Thank you for listening and feel free to share.

Friday, August 10, 2018

Skeletons and Phantom Pains

Just like that the skeletons in my closet have rattled out.  So tired of fighting these fuckers and shoving them back into submission. Who’d have thought what happened over 30 years ago would still haunt me randomly? How the actions of others could have scarred me so deeply that I fear I will always be damaged. Don’t get me wrong. The wounds have healed. But like a lost limb, the phantom pains of  what was there but is no longer still attacks me at random. Leaving me to fight with myself, that little girl inside of me who just wants to be loved, but not like that. Maybe I just need to embrace her instead. She doesn’t deserve to be forever locked away in the dark. She is me and I am her. Once I can accept what she endured enough to fully love her, maybe we both can really heal. 
Just ramblings from a lunatic. 

Saturday, February 10, 2018

is “living” with pain really living?

I just can not understand why some doctors, and obviously most politicians don’t understand the realities of chronic pain. I understand the need for me to wean off of the morphine, as it is not working well any more and I didn’t want to go up on it. That’s tolerance and a sad, yet true effect of taking opioids. But here I am, near the end of weaning, and I am hurting so badly I really and truly feel suicidal. I really feel like my life is not worth living. All I do is sit here. When I try to go out, like now to meet with my mom, the pain was so bad I am in tears and my mom is scared for me. She sees me struggle to move, walk, stand, drive. She sees me collapse in pain and barely catch myself. Even with my walker. To top it off my tooth is busted and infected and it is hurting so bad I can’t eat or drink. And I am scared to go to the walk in cause high wait times and the flu which, if I get, can kill me. I already had a bout with the flu, and don’t think my body can take another. 

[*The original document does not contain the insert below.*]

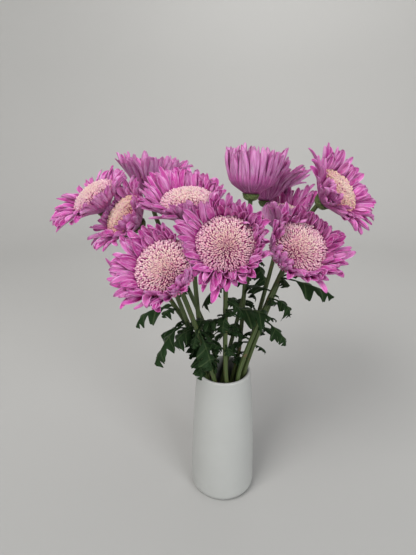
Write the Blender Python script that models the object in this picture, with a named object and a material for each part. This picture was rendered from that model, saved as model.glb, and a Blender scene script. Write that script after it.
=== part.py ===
"""Eleven pincushion chrysanthemums standing in a white tapered jar.

Metres, +Z up. The origin is the centre of the jar's foot, and the front of the bunch faces -Y.
The stems stand on the jar's floor, cross it in a slow spiral and lean on the lip, so they leave
a clear well down the middle. Each flower is a calyx, a cup of ray petals and the cushion of
tubular florets that sits in the cup. Petals fold up where a neighbour stands in their way.
"""

import math
from collections import namedtuple

import bmesh
import bpy
from mathutils import Matrix, Vector

MM = 0.001
GAP = 0.3 * MM  # clearance between pieces that touch

# Jar
JAR_HEIGHT = 160 * MM
JAR_LIP_RADIUS = 30.7 * MM
JAR_FOOT_RADIUS = 38 * MM
JAR_FOOT_ROUNDING = 9 * MM
JAR_INNER_ROUNDING = 5 * MM
JAR_BULGE = 1.2 * MM  # how far the side stands out from a straight taper
JAR_WALL = 4 * MM
JAR_FLOOR = 6 * MM
JAR_SIDES = 40
JAR_SIDE_STEPS = 4
JAR_ROUND_STEPS = 3

# Stems
STEM_RADIUS = 2.6 * MM
STEM_SIDES = 8
STEM_FIRST_SLOT = math.radians(-50)  # where the first stem leans on the lip
STEM_TWIST = math.radians(95)  # turn of the feet against the places at the lip
STEM_RISE_STEPS = 8
STEM_LIP_BEND = 20 * MM  # reach of the bend above the lip
STEM_NECK_BEND = 15 * MM  # reach of the bend under the flower
STEM_NECK = 4 * MM  # straight end of the stem under the flower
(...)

      My point is, in weaning they need to do better to keep a continuity of pain relief. I get that on morphine days mixing drugs is dangerous. But now that it is every other day, on days without it it is like pure hell. It’s bad on days with it ffs as the dose is so low. Right now I sit here, suffering. Thinking thoughts about death being better than this and of going to buy alcohol just to numb this pain. I get there is problems with addicts. But do not cause suffering on those who need the meds for a quality of life. 

      I am hoping I can get my doctor to at least get me something for the off days. The doctor knows I am not addicted to the meds. They also know I desperately need help. Hopefully they can help me soon before I do something dumb to stop the unending pain. 

      As for the acute pain, Medicaid, Medicare and tooth care are a whole other rant for another blog. For now I am going to hopefully not vomit as I go to be with my mom and grandma and try to get through it. Oh I took NSAIDS I was so desperate and the doctors said under no circumstances should i take them as they are a danger to my kidneys, stomach, and due to NSAID induced bronchiospasms, my lungs. I had to do a nebulizer twice to breathe. Lets hope it helps the pain and the asthma attacks were worth it.